Les hôtels qui représentent 17% des hébergements sont dans une « situation chaotique » et leur représentant se demande « où ils seront dans six mois ». Quid également des embauches puisque ces métiers représentent en août jusqu’à 20.000 emplois, essentiellement qualifiés et recrutés la plupart au printemps. Le président corse des gîtes de France, Toussaint Coeroli rencontre les mêmes difficultés : les 1.460 hébergements des 860 propriétaires du réseau ne sont pas remplis pour la haute saison « alors qu’ils auraient dû réservés dès février ». « On espère l’étalement de la saison, mais on ne sait pas ce qu’il en sera », constate-t-il, en misant sur « la grande campagne de notoriété prévue par l’ATC ».
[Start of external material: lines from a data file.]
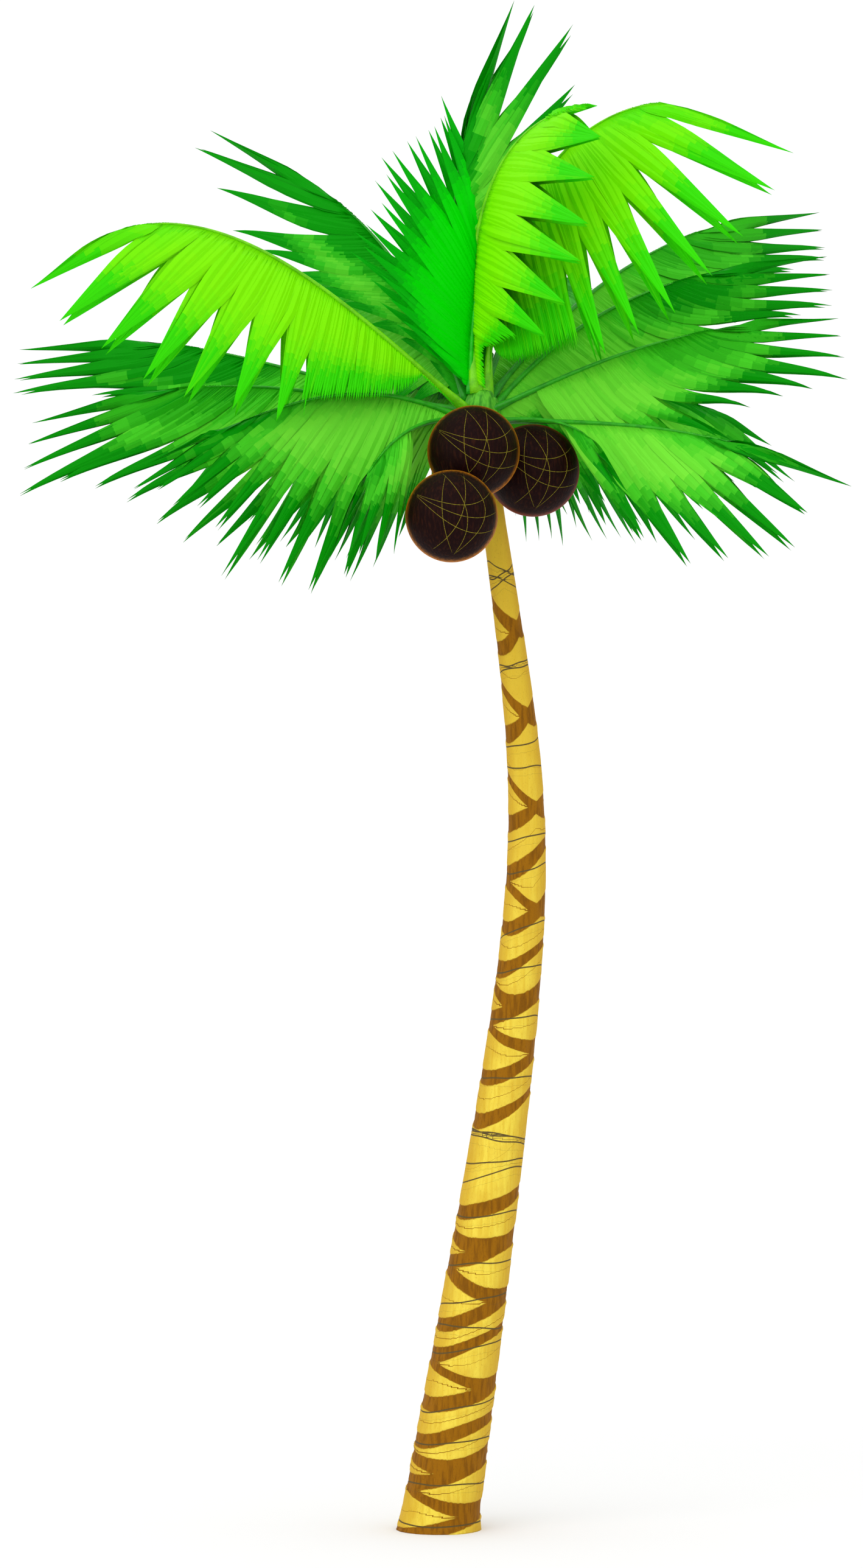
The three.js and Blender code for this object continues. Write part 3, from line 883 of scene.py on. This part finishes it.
def blades_mesh(name, corners, tone, paints):
    """One mesh of many thin closed blades, whose sections have four corners each."""
    count, stations = corners.shape[:2]
    ring = np.arange(4)
    station = np.arange(stations - 1)[:, None] * 4
    walls = np.stack(
        [station + ring, station + (ring + 1) % 4, station + 4 + (ring + 1) % 4, station + 4 + ring], -1
    )
    ends = np.array([[3, 2, 1, 0], ring + 4 * (stations - 1)])
    one = np.concatenate([walls.reshape(-1, 4), ends])
    faces = (one[None] + np.arange(count)[:, None, None] * 4 * stations).reshape(-1, 4)
    mesh = bpy.data.meshes.new(name)
    mesh.from_pydata(corners.reshape(-1, 3), [], faces)
    for paint in paints:
        mesh.materials.append(paint)
    painted = np.concatenate([np.repeat(tone, 4, axis=1), tone[:, :1], tone[:, -1:]], axis=1)
    mesh.polygons.foreach_set("material_index", painted.ravel())
    mesh.polygons.foreach_set("use_smooth", np.ones(len(faces), bool))
    edges = np.empty(len(mesh.edges) * 2, int)
    mesh.edges.foreach_get("vertices", edges)
    lengthways = edges[0::2] % 4 == edges[1::2] % 4
    mesh.attributes.new("sharp_edge", "BOOLEAN", "EDGE").data.foreach_set("value", lengthways)
    return added(name, mesh)


def nodes_of(frond):
    """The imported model's nodes for a frond. A strongly arched one is parted in two."""
    wanted = [f"frond_{frond.name}{end}" for end in ("", "_inner", "_outer")]
    return [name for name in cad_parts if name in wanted]


for seed, frond in enumerate(FRONDS, start=FIRST_SEED):
    corners, tone = grow_leaflets(frond, seed)
    leaflets = blades_mesh(f"frond_{frond.name}_leaflets", corners, tone, leaf_paints[frond.tint])
    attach(leaflets, "root")
    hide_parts(*nodes_of(frond))
    print(frond.name, "leaflets:", len(corners))

# %% [markdown]
# ## Ribs
# The rib is a tube that tapers from a broad, flat stalk at the heart to a point at the frond's tip.

# %% Ribs
RIB_SIDES = 10
RIB_RINGS = 44
RIB_TAPER = 0.8
# Half width and half depth: what tapers off, what is left at the tip, and what the stalk adds.
RIB_HALVES = ((0.017, 0.003, 0.026), (0.013, 0.002, 0.008))
STALK_SHARE = 0.12  # of the rib
RIBS = {"lime": (124, 218, 10), "pure": (20, 200, 10), "mid": (50, 172, 24), "deep": (24, 156, 12)}


def rib_paint(tint):
    """Smooth green skin with blotches and fine darker specks."""
    paint = Paint(f"rib_{tint}", Roughness=0.42, Specular_IOR_Level=0.3)
    blotches = paint.noise(scale=18, detail=3)
    specks = paint.noise(scale=140, detail=2)
    red, green, blue = RIBS[tint]
    shaded = linear(red * 0.8, green * 0.86, blue)
    dark = linear(red * 0.55, green * 0.7, blue * 0.6)
    colour = paint.mix(blotches.step(0.35, 0.7), linear(red, green, blue), shaded)
    paint.drive(Base_Color=paint.mix(specks.step(0.55, 0.75) * 0.35, colour, dark))
    paint.bump(specks, 0.002)
    return paint.material


rib_paints = {tint: rib_paint(tint) for tint in RIBS}


def rib_spots(frond):
    line = rib_line(frond)
    side = direction(frond.heading - 90, 0)

    def spot_of(around, along):
        middle, forward = bezier(line, along * root_of(frond, 1.0))
        over = np.cross(side, forward)
        stalk = 1 - smoothstep(along, 0.0, STALK_SHARE)
        taper = (1 - along) ** RIB_TAPER
        wide, deep = (most * taper + least + more * stalk for most, least, more in RIB_HALVES)
        return oval(middle, side, over, wide, deep, around)

    return spot_of


for frond in FRONDS:
    tube = rolled(RIB_SIDES, RIB_RINGS, rib_spots(frond))
    rib = finished(f"frond_{frond.name}_rib", tube, rib_paints[frond.tint])
    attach(rib, "root")
print("ribs:", len(FRONDS))

# %% [markdown]
# ## The heart
# The heart is the bulb of leaf bases from which the fronds grow. On a real palm each base is a broad green
# sheath that clasps the bulb and browns into a net of fibre lower down. A bulb with painted lines would
# look flat at this size, so the sheaths are pieces of their own: thin shells that follow the bulb, broad
# at the foot and narrow where the stalk leaves, laid over a bulb of coarse fibre.

# %% Heart
HEART_FOOT = TRUNK_TOP - 0.02
HEART_TOP = 5.622
HEART_SHARES = [0, 0.3, 0.65, 0.93, 1]
HEART_RADII = [0.058, 0.088, 0.076, 0.053, 0.018]
HEART_AXIS = trunk_middle(TRUNK_TOP)
FIBRE_GREENS = (5.45, 5.50)  # heights between which the fibre turns from brown to green
SHEATH_GREENS = (5.40, 5.47)
SHEATH_FOOT = 0.11  # how far below its frond's seat a sheath starts
SHEATH_HEIGHT = 0.13
SHEATH_HALVES = (0.052, 0.026)  # half its width at the foot, and by how much less at the top
SHEATH_LIFT = 0.004  # of its middle off the bulb
SHEATH_THICKNESS = (0.004, 0.008)  # half of it at both ends, and how much more between


def heart_radius(height):
    share = np.clip((height - HEART_FOOT) / (HEART_TOP - HEART_FOOT), 0, 1)
    return np.interp(share, HEART_SHARES, HEART_RADII)


def round_heart(radius, turn, height):
    return np.column_stack([HEART_AXIS + radius * np.cos(turn), radius * np.sin(turn), height])


def heart_spots(around, along):
    """The bulb, with nine shallow ribs that wind up it and a fine fluting."""
    turn = around * TAU
    height = HEART_FOOT + (HEART_TOP - HEART_FOOT) * along
    fluting = 1 + 0.04 * np.sin(9 * turn + 14 * along) + 0.015 * np.sin(31 * turn)
    return round_heart(heart_radius(height) * fluting, turn, height)


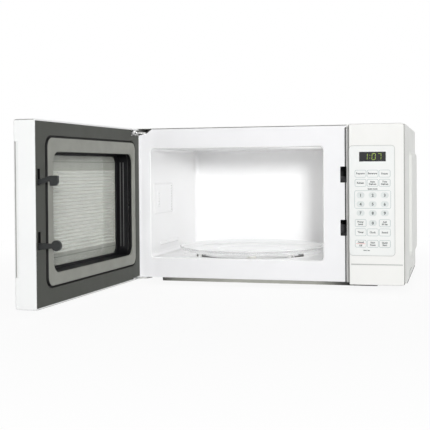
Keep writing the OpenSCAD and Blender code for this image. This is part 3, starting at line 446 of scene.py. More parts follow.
def millimetres(node_name):
    """The box of a solid in millimetres from the front plate's corner."""
    low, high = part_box(node_name)
    return (low - datum) / MM, (high - datum) / MM


def fade_along(material, axis, start, end, low, high):
    """Scales a material's colour from low to high between two places along an axis, in millimetres."""
    tree = material.node_tree
    origin = datum["XYZ".index(axis)]
    scale_colour(material, ranged(tree, along(tree, axis), origin + start * MM, origin + end * MM, low, high,
                                  "SMOOTHSTEP"))


plate_high = millimetres("front_frame")[1]
plate_top, plate_right = plate_high.z, plate_high.x
cavity_low, cavity_high = millimetres("cavity_shell")
gauge = 0.8                                              # thickness of all the painted sheet
mouth = (cavity_low.x + gauge, 33.5, cavity_high.x - gauge, cavity_high.z - gauge)     # x0, z0, x1, z1
lip, mouth_radius = 1.5, 5                               # roll of the mouth's edge, and its corners
slot_x = (343.8, 353.8)
lower_slot, upper_slot = (73.3, 98.7), (157.8, 183.2)
seam = 0.9                                               # open joint under the wrap
hinge_corner = [(plate_right, plate_top - seam), (28.9, plate_top - seam), (18.7, plate_top - 8.6),
                (7.1, plate_top - 11), (0.2, plate_top - 11.4), (0.2, 0.2), (plate_right, 0.2)]
white_paint = finish("front_plate_paint", (0.90, 0.90, 0.915), (0.88, 0.88, 0.895), (0.28, 0.36),
                     patch=0.05, grain=0.0012, depth=0.00003, Coat_Weight=0.0)
# Painted light: the paint is lighter near the hinge edge, to make up for the shade of the open door
fade_along(white_paint, "X", 24, 40, 1.075, 1.0)
front_plate = sheet("front_plate", [
    hinge_corner, rounded(*around(mouth, lip), mouth_radius + lip, 8),
    *[rounded(slot_x[0], z0, slot_x[1], z1, 0.8, 2) for z0, z1 in (upper_slot, lower_slot)]], gauge)
for x0, z0, x1, z1 in ((14, plate_top - 19, 45, plate_top - 13), (318, plate_top - 12.4, 348, plate_top - 11),
                       (336.6, plate_top - 36, 338.2, plate_top - 18)):
    join(front_plate, loft("stiffening_bar", upright_rings([
        (x0 + i, z0 + i * 0.6, x1 - i, z1 - i * 0.6, 0.55 - i * 0.3, y)
        for i, y in ((0, 0.3), (0, 0.02), (0.5, -0.28), (0.9, -0.4))], 3)))

# A narrow open joint runs down the plate beside the control panel; the black backing behind it is painted shade for the
# dark inside the joint
joint_x = (350.9, 353.1)
joint_end = plate_top - 6
joint = [(joint_x[0], -1), (joint_x[1], -1), (joint_x[1], joint_end), (355, joint_end + 3), (355, joint_end + 4.4),
         (joint_x[0], joint_end + 0.8)]
carve(front_plate, loft("joint", [[(x, y, z) for x, z in joint] for y in (-1, 2)]))
seat(front_plate, white_paint, "cabinet", ("front_frame",))
joint_black = finish("joint_black", (0.035, 0.035, 0.035), (0.045, 0.045, 0.045), (0.6, 0.75),
                     patch=0.02, grain=0.0004, depth=0.00002)
backing = join(*[block("backing", (joint_x[0] + 0.05, z0, joint_x[1] - 0.05, z1), 0.1, 0.45, 0.75, 1) for z0, z1 in (
    (0.4, lower_slot[0] - 0.3), (lower_slot[1] + 0.3, upper_slot[0] - 0.3), (upper_slot[1] + 0.3, joint_end))],
    name="joint_backing")
seat(backing, joint_black, "cabinet")

# ---------------------------------------------------------------- cavity
# The cavity is a deep-drawn steel box with a round well for the turntable and a
# pressed panel and bead in its left wall. It is enamelled white, welded behind the
# front plate, and steam leaves through small punched holes.
depth = cavity_high.y - gauge
back_bend = 9
mouth_left, mouth_floor, mouth_right, _ = mouth


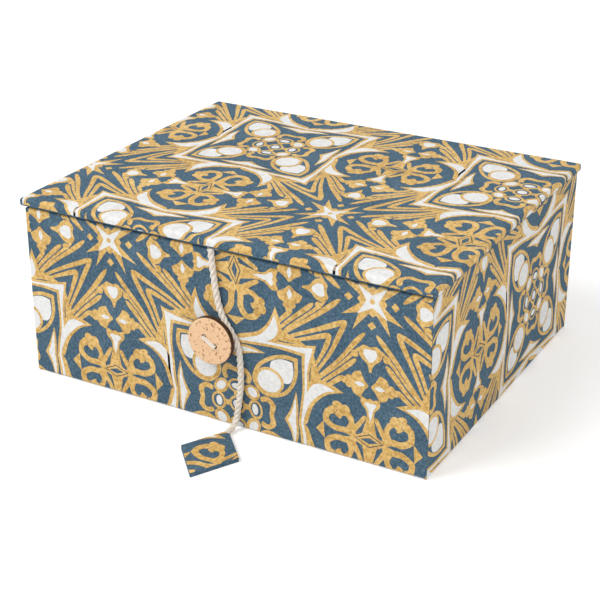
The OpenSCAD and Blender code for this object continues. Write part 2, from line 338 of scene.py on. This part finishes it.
def frame_outline(corner, mid, cusp):
    """Square outline with pinched sides, each with a cusp at its middle."""
    shoulder, waist, flare = corner - 11, 9, 1.2
    side = [
        (corner, corner, 1), (shoulder, mid + flare), (waist, mid),
        (0, cusp, 1), (-waist, mid), (-shoulder, mid + flare),
    ]
    points = []
    for k in range(4):
        c, s = round(math.cos(k * math.pi / 2)), round(math.sin(k * math.pi / 2))
        points += [(p[0] * c - p[1] * s, p[0] * s + p[1] * c, *p[2:]) for p in side]
    return smooth(points, 6)


def frame_rings():
    return [
        (3, G, frame_outline(38.6, 35.2, 33.4)),
        (4, W, frame_outline(37.0, 34.0, 32.4)),
        (5, G, frame_outline(33.6, 32.6, 31.4)),
        (6, B, frame_outline(32.2, 31.4, 30.2)),
        (7, G, oval(0, 0, 4.3)),
        (8, B, oval(0, 0, 3.1)),
        (9, W, oval(0, 0, 2.2)),
    ]


def frame_side():
    """What repeats on each side of a frame, on its +a axis."""
    lens = [
        (28.9, 14.2, 1), (30.2, 7), (30.0, 0), (30.2, -7),
        (28.9, -14.2, 1), (26.6, -5.5), (23.6, 0, 1), (26.6, 5.5),
    ]
    white = [
        (28.6, 11.6, 1), (29.2, 6), (29.0, 0), (29.2, -6),
        (28.6, -11.6, 1), (27.2, -4.5), (25.4, 0, 1), (27.2, 4.5),
    ]
    bracket = [(12.6, 5.6), (15.6, 6.4), (18.2, 4.2), (17.6, 0), (18.2, -4.2), (15.6, -6.4), (12.6, -5.6)]
    return [
        (7, G, smooth(lens)),
        (8, W, smooth(white)),
        (7, G, stroke(bracket, (2.2, 2.5, 2.7, 2.2, 2.7, 2.5, 2.2))),
        (7, G, oval(9.6, 0, 3.6, 4.6)),
        (8, B, oval(9.7, 0, 2.5, 3.3)),
        (9, W, oval(9.4, 0, 1.5, 2.6)),
        (7, G, stroke([(4, 0), (6.6, 0)], (2.2, 2.2))),
    ]


def frame_corner():
    """What repeats in each corner of a frame: s along the diagonal, t across."""
    def diagonal(points):
        r = math.sqrt(0.5)
        return [((s - t) * r, (s + t) * r, *rest) for s, t, *rest in points]
    pod = [
        (43, 0, 1), (38, 5.2), (31, 8.4), (23.5, 9.0), (17, 5.8),
        (15, 0), (17, -5.8), (23.5, -9.0), (31, -8.4), (38, -5.2),
    ]
    inner = [
        (40.4, 0, 1), (36.6, 4.0), (31, 6.6), (24, 7.3), (18.4, 4.6),
        (16.8, 0), (18.4, -4.6), (24, -7.3), (31, -6.6), (36.6, -4.0),
    ]
    outer_bud = [
        (39.4, 0, 1), (35.8, 4.2), (30.6, 6.2), (27.6, 3.6),
        (29.6, 0), (27.6, -3.6), (30.6, -6.2), (35.8, -4.2),
    ]
    return [
        (7, G, smooth(diagonal(pod))),
        (8, B, smooth(diagonal(inner))),
        (9, W, smooth(diagonal(outer_bud))),
        (10, G, smooth(diagonal(oval(22.8, 0, 6.7, 6.9, n=14)), 2)),
        (11, W, smooth(diagonal(oval(22.6, 0, 5.5, 5.7, n=14)), 2)),
        (8, G, smooth(diagonal(oval(11.4, 0, 3.4, 4.2, n=12)), 2)),
        (9, W, smooth(diagonal(oval(11.6, 0, 2.0, 2.8, n=12)), 2)),
    ]


def ray_parts():
    """The sheaf beside a frame's corner; the mirrored half is made by the caller."""
    stem = [
        (27.6, 27, 1), (25.2, 33), (23.4, 38.4), (22.4, 43),
        (24.6, 50, 1), (28.4, 58, 1), (29, 44),
    ]
    slit = [(26.8, 34, 1), (27.6, 44), (28.2, 52, 1), (28.3, 44)]
    parts = [(0, G, smooth(stem)), (1, B, smooth(slit))]
    for tip, root, width in (
        ((2.4, 13.9), (25.2, 42), 2.3), ((6.8, 27.1), (24.4, 44.5), 2.3), ((4.6, 21.0), (24.8, 42.5), 1.5),
        ((12.4, 36.6), (24.2, 47), 2.2), ((11.0, 11.0), (25.6, 40), 2.3), ((18.6, 18.6), (26.2, 37), 2.2),
    ):
        parts.append((0, G, spear(root, tip, width)))
    return parts


def turned(points, k, mirror, at=(0, 0)):
    c, s = round(math.cos(k * math.pi / 2)), round(math.sin(k * math.pi / 2))
    m = -1 if mirror else 1
    return [(at[0] + p[0] * c - m * p[1] * s, at[1] + p[0] * s + m * p[1] * c) for p in points]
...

« Je crains l’effet domino »
Dans l’Extrême-Sud qui concentre le quart du tourisme insulaire, l’appel téléphonique se fait rare au domaine de Murtoli ou au grand hôtel de Cala Rossa, deux luxueuses vitrines internationales. Leur propriétaire, Paul Canarelli, tempête contre le plan de communication « lamentable » de l’ATC : « L’attitude et la position de nos élus sont pathétiques, le tourisme qui représente 30% du PIB devrait être soutenu comme il se doit, heureusement que nous avons le soutien des banques et bénéficions de décisions gouvernementales favorables. Il faut que la Corse dont l’économie est fragile devienne une zone prioritaire car ce qui est dramatique, c’est que les petits producteurs, les vignerons seront aussi touchés, je crains l’effet domino ». Selon l’hôtelier, l’une des clés passe par le transport : « Tant qu’un Paris-Figari sera à 800 euros… ». « Le choc que subit le tourisme corse est un séisme économique et social qui aura des effets à court, moyen et long terme : cette crise nécessite une véritable action collective et je souhaite mener la nécessaire coordination de tous les acteurs de la chaine touristique », conclut Marie-Antoinette Maupertuis, présidente de l’ATC.